=== Work instructions ===
Check the listing below for lines that hold "from". How many are there? Please give only the number.

=== Dataset extract ===
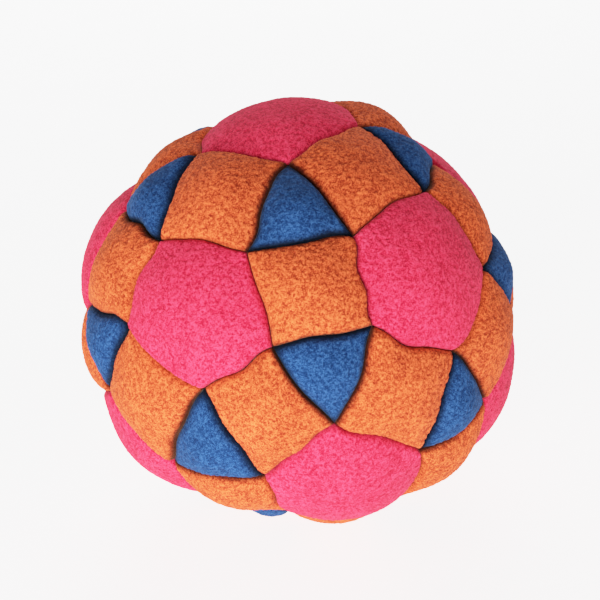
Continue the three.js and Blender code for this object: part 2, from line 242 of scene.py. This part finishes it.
def lattice_noise(points, wavelength, seed):
    """Smooth random heights between about -1 and 1 at points in space: random values on a cubic
    lattice a wavelength apart, blended between the eight nearest with an S-shaped weight."""
    grid = points / wavelength
    cell = np.floor(grid).astype(np.int64)
    part = grid - cell
    part = part * part * part * (part * (part * 6 - 15) + 10)
    total = np.zeros(len(points))
    for dx in (0, 1):
        for dy in (0, 1):
            for dz in (0, 1):
                n = (cell[:, 0] + dx) * SCRAMBLE[0] + (cell[:, 1] + dy) * SCRAMBLE[1]
                n = n + (cell[:, 2] + dz) * SCRAMBLE[2] + seed * SCRAMBLE_SEED
                n = (n ^ (n >> 13)) * SCRAMBLE_AGAIN
                value = ((n ^ (n >> 16)) & 0xFFFFFF) / 0x7FFFFF - 1.0
                wx = part[:, 0] if dx else 1 - part[:, 0]
                wy = part[:, 1] if dy else 1 - part[:, 1]
                wz = part[:, 2] if dz else 1 - part[:, 2]
                total += value * wx * wy * wz
    return total


ASKEW = np.array([[2, -1, 2], [2, 2, -1], [-1, 2, 2]]) / 3.0  # a turn that lines up with no axis

# ---- A panel's cloth ----

ROLL = {"pink": 0.8, "orange": 0.85, "blue": 0.8}  # mm, radius of the rolled-over edge
CROWN = {"pink": PINK_CROWN, "orange": ORANGE_CROWN, "blue": BLUE_CROWN}
GRID = {"pink": 60, "orange": 48, "blue": 44}  # cells from a seam to the panel's middle
INRADIUS = {n: SIDE / (2 * math.tan(math.pi / n)) for n in (3, 4, 5)}
SEAM_SLACK = 0.05  # mm, half the space between two panels below the roll
SEAM_SINK = 0.9  # mm, how far the pulled thread draws the seam into the ball
LUMP_WAVE, LUMP_HEIGHT = 6.0, 0.2  # mm, shot pressing the cloth out unevenly
PUCKER_WAVE, PUCKER_HEIGHT, PUCKER_REACH = 2.6, 0.16, 1.9  # mm, gathers where the thread pulls
NAP_WAVE = 0.26  # mm, tufts of the suede's nap
NAP_HEIGHT = {"pink": 0.05, "orange": 0.07, "blue": 0.06}
NAP_SECOND = 0.8  # the second layer's wavelength and height, as shares of the first's
NAP_START = 0.3  # mm from a seam, where the nap has its full height
HEIGHT_DRIFT = 0.12  # mm, how unevenly the panels stand
TILT_DRIFT = 0.16  # mm at the edge, how far a panel leans to one side
PAINTED_SEAM_SHADE = {"pink": (0.3, 0.25), "blue": (0.95, 0.38)}  # by seam: how dark the painted shade beside it is, and over how many mm of cloth


def edge_profile(count, radius, reach):
    """Distance in from the seam and height above it at even steps of cloth: a quarter circle that
    rises straight up from the seam and rolls over, then level cloth to the middle."""
    roll = math.pi / 2 * radius
    along = np.linspace(0, 1, count + 1) * (roll + reach - radius)
    turn = np.minimum(along / radius, math.pi / 2)
    inward = np.where(along < roll, radius * (1 - np.cos(turn)), radius + along - roll)
    return inward / reach, np.sin(turn)


def panel_grid(panel):
    """The skin as n square patches, one at each corner of the panel. A patch's first direction leads
    away from the seam before its corner and its second away from the seam after it, both ending at the
    panel's middle. Its points are blended from its four sides: two half seams and two straight spokes.
    Returns unit directions, the roll's height, the dome's height, the distance from a seam, and the
    painted seam shade: how light the cloth is painted beside the seams, one less a Gaussian of the
    distance from each of the two."""
    n = len(panel.keys)
    radius = ROLL[panel.colour]
    reach, rise = edge_profile(GRID[panel.colour], radius, INRADIUS[n])
    u, v = np.meshgrid(reach, reach, indexing="ij")
    roll = rise[:, None] * rise[None, :]
    dome = u * (2 - u) * v * (2 - v)
    near = np.minimum(u, v) * INRADIUS[n]
    away = u * INRADIUS[n], v * INRADIUS[n]
    u, v = u[..., None], v[..., None]
    patches, light = [], []
    for i, here in enumerate(panel.keys):
        after, before = panel.keys[(i + 1) % n], panel.keys[i - 1]
        ahead = seam_curve(here, after, reach / 2)
        back = seam_curve(here, before, reach / 2)
        spoke_ahead = ahead[-1] + reach[:, None] * (panel.centre - ahead[-1])
        spoke_back = back[-1] + reach[:, None] * (panel.centre - back[-1])
        sides = (1 - v) * ahead[:, None] + v * spoke_back[:, None] + (1 - u) * back + u * spoke_ahead
        ends = (1 - u) * ((1 - v) * ahead[0] + v * back[-1]) + u * ((1 - v) * ahead[-1] + v * panel.centre)
        patches.append(unit(sides - ends))
        # Painted shade beside each seam: the cloth is darkened in a Gaussian band, near black beside the
        # blue triangles, standing in for the shade in the groove.
        painted_shade_sizes = [PAINTED_SEAM_SHADE["pink" if here[0] == other[0] else "blue"] for other in (before, after)]
        shades = [1 - dark * np.exp(-((d / wide) ** 2)) for (dark, wide), d in zip(painted_shade_sizes, away)]
        light.append(shades[0] * shades[1])
    roll, dome, near = (np.broadcast_to(a, (n, *a.shape)) for a in (roll, dome, near))
    return np.array(patches), roll, dome, near, np.array(light)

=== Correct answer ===
9